By most accounts, Egypt was the world’s first great empire. Many of the civilizations around that time period were city-states engaged in constant warfare, which made it nearly impossible to unite as a superpower. Egypt was technologically advanced, administratively sound, and militarily powerful. Their isolation forced a centrality of power, which created an empire that stood for a couple thousand years.
And God defeated them.
The story of the Exodus begins way back in Exodus 3, when God tells Moses that He’s going to free Israel. “What if they don’t believe me?” Moses asks. God responds that He’ll send plagues, perform miracles, and demonstrate His power.
And that’s exactly what He did. Through ten plagues and pillars of fire and cloud, God demonstrated His presence and His power. But for some reason, those two attributes didn’t seem to take hold until the dead Egyptians washed up on the shore of the Red Sea. At that point, Exodus 14:31 says, they “feared the Lord, believed in the Lord, and [believed] in Moses.”
The image of a dead Egyptian charioteer, arguably the greatest single warrior in the world at the time, evokes an image of freedom in the mind of the Israelite. Even though they were set free when they left Egypt, now they were truly delivered. God defeated the power of Egypt; the dead Egyptian is the proof.

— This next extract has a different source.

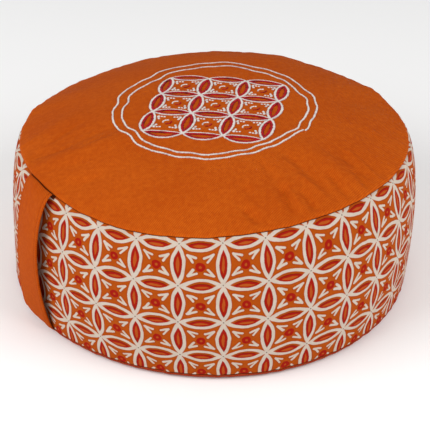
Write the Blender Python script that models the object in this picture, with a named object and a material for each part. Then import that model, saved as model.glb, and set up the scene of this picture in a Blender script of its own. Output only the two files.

But how did their faith change, practically-speaking? Someone might argue that their faith increased as a result of seeing the bodies, but what does that mean? Does faith operate like a bank, where powerful moments fill our faith and trying moments drain it?
I would argue that faith develops more like a muscle. The more you “work” the muscle, the stronger it becomes, and the more you’re able to “lift” as a result.
The more you dive into God’s Word, understand His power, and endure through persecution, the stronger your faith “muscle” becomes. You know you’ll endure through situation Y, because you’ve already endured through situation X. Situation Z is able to be endured as well.
That’s why it’s so important to read these stories in the Old Testament not as far-off fairy tales, but as real demonstrations of God’s power. If we truly believe that God can annihilate the greatest superpower in the entire world using water, what can He do to my childhood trauma? To my anxiety? To my gambling addiction?